## WRITTEN EXERCISE
Please give the listing again, word for word, with nothing left out.

## SOURCE MATERIAL
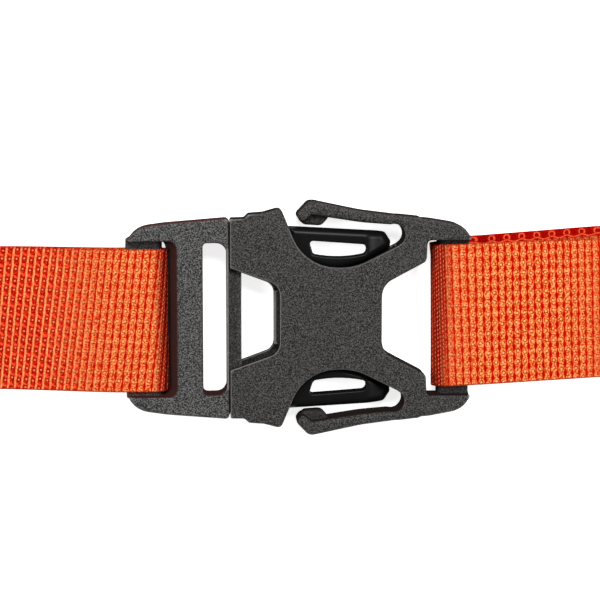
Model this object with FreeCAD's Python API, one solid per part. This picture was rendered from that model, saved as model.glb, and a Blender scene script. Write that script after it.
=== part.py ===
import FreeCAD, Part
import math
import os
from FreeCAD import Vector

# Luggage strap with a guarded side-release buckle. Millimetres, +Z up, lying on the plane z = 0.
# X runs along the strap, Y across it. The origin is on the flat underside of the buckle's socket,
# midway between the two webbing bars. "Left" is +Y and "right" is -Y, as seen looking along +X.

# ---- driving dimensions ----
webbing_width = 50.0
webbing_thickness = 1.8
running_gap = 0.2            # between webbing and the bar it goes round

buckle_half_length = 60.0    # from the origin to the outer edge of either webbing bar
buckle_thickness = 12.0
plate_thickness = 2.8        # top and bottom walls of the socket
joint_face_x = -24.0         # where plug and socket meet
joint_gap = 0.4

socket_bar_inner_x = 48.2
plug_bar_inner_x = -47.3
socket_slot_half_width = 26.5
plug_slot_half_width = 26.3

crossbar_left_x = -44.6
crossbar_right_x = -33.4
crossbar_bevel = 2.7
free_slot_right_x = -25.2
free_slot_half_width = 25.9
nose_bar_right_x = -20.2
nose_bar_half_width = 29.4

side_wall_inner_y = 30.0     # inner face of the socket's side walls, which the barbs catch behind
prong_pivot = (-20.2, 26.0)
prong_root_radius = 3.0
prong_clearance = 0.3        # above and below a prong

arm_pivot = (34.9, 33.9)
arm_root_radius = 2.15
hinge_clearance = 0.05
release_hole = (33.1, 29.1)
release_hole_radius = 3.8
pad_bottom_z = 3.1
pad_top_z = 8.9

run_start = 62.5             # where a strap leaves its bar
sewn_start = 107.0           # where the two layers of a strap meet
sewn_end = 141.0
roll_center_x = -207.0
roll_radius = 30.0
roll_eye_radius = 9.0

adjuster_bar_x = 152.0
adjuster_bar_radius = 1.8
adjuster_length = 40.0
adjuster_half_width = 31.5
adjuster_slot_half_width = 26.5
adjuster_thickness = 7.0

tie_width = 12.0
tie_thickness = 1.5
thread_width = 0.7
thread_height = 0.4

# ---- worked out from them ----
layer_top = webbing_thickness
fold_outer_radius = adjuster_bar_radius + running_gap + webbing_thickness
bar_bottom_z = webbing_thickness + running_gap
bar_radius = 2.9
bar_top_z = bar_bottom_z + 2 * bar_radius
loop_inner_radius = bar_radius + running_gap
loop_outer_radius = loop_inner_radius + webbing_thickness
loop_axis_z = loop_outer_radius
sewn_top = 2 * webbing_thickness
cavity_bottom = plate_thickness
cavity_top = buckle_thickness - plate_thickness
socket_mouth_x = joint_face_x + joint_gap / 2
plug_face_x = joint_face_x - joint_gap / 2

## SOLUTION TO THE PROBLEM
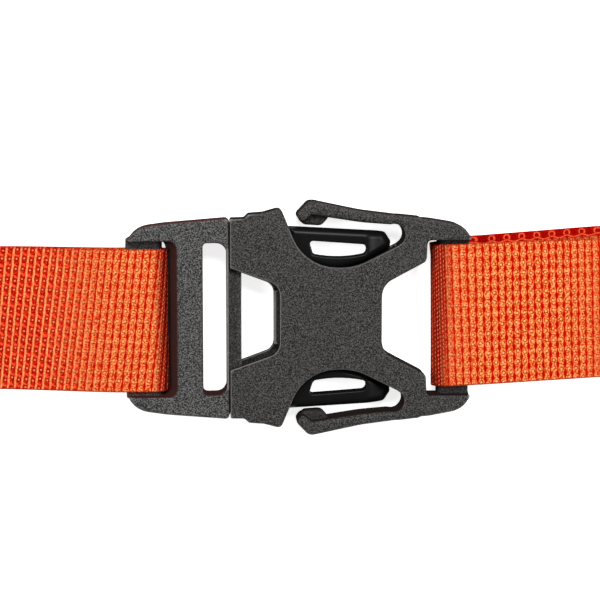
Model this object with FreeCAD's Python API, one solid per part. This picture was rendered from that model, saved as model.glb, and a Blender scene script. Write that script after it.
=== part.py ===
import FreeCAD, Part
import math
import os
from FreeCAD import Vector

# Luggage strap with a guarded side-release buckle. Millimetres, +Z up, lying on the plane z = 0.
# X runs along the strap, Y across it. The origin is on the flat underside of the buckle's socket,
# midway between the two webbing bars. "Left" is +Y and "right" is -Y, as seen looking along +X.

# ---- driving dimensions ----
webbing_width = 50.0
webbing_thickness = 1.8
running_gap = 0.2            # between webbing and the bar it goes round

buckle_half_length = 60.0    # from the origin to the outer edge of either webbing bar
buckle_thickness = 12.0
plate_thickness = 2.8        # top and bottom walls of the socket
joint_face_x = -24.0         # where plug and socket meet
joint_gap = 0.4

socket_bar_inner_x = 48.2
plug_bar_inner_x = -47.3
socket_slot_half_width = 26.5
plug_slot_half_width = 26.3

crossbar_left_x = -44.6
crossbar_right_x = -33.4
crossbar_bevel = 2.7
free_slot_right_x = -25.2
free_slot_half_width = 25.9
nose_bar_right_x = -20.2
nose_bar_half_width = 29.4

side_wall_inner_y = 30.0     # inner face of the socket's side walls, which the barbs catch behind
prong_pivot = (-20.2, 26.0)
prong_root_radius = 3.0
prong_clearance = 0.3        # above and below a prong

arm_pivot = (34.9, 33.9)
arm_root_radius = 2.15
hinge_clearance = 0.05
release_hole = (33.1, 29.1)
release_hole_radius = 3.8
pad_bottom_z = 3.1
pad_top_z = 8.9

run_start = 62.5             # where a strap leaves its bar
sewn_start = 107.0           # where the two layers of a strap meet
sewn_end = 141.0
roll_center_x = -207.0
roll_radius = 30.0
roll_eye_radius = 9.0

adjuster_bar_x = 152.0
adjuster_bar_radius = 1.8
adjuster_length = 40.0
adjuster_half_width = 31.5
adjuster_slot_half_width = 26.5
adjuster_thickness = 7.0

tie_width = 12.0
tie_thickness = 1.5
thread_width = 0.7
thread_height = 0.4

# ---- worked out from them ----
layer_top = webbing_thickness
fold_outer_radius = adjuster_bar_radius + running_gap + webbing_thickness
bar_bottom_z = webbing_thickness + running_gap
bar_radius = 2.9
bar_top_z = bar_bottom_z + 2 * bar_radius
loop_inner_radius = bar_radius + running_gap
loop_outer_radius = loop_inner_radius + webbing_thickness
loop_axis_z = loop_outer_radius
sewn_top = 2 * webbing_thickness
cavity_bottom = plate_thickness
cavity_top = buckle_thickness - plate_thickness
socket_mouth_x = joint_face_x + joint_gap / 2
plug_face_x = joint_face_x - joint_gap / 2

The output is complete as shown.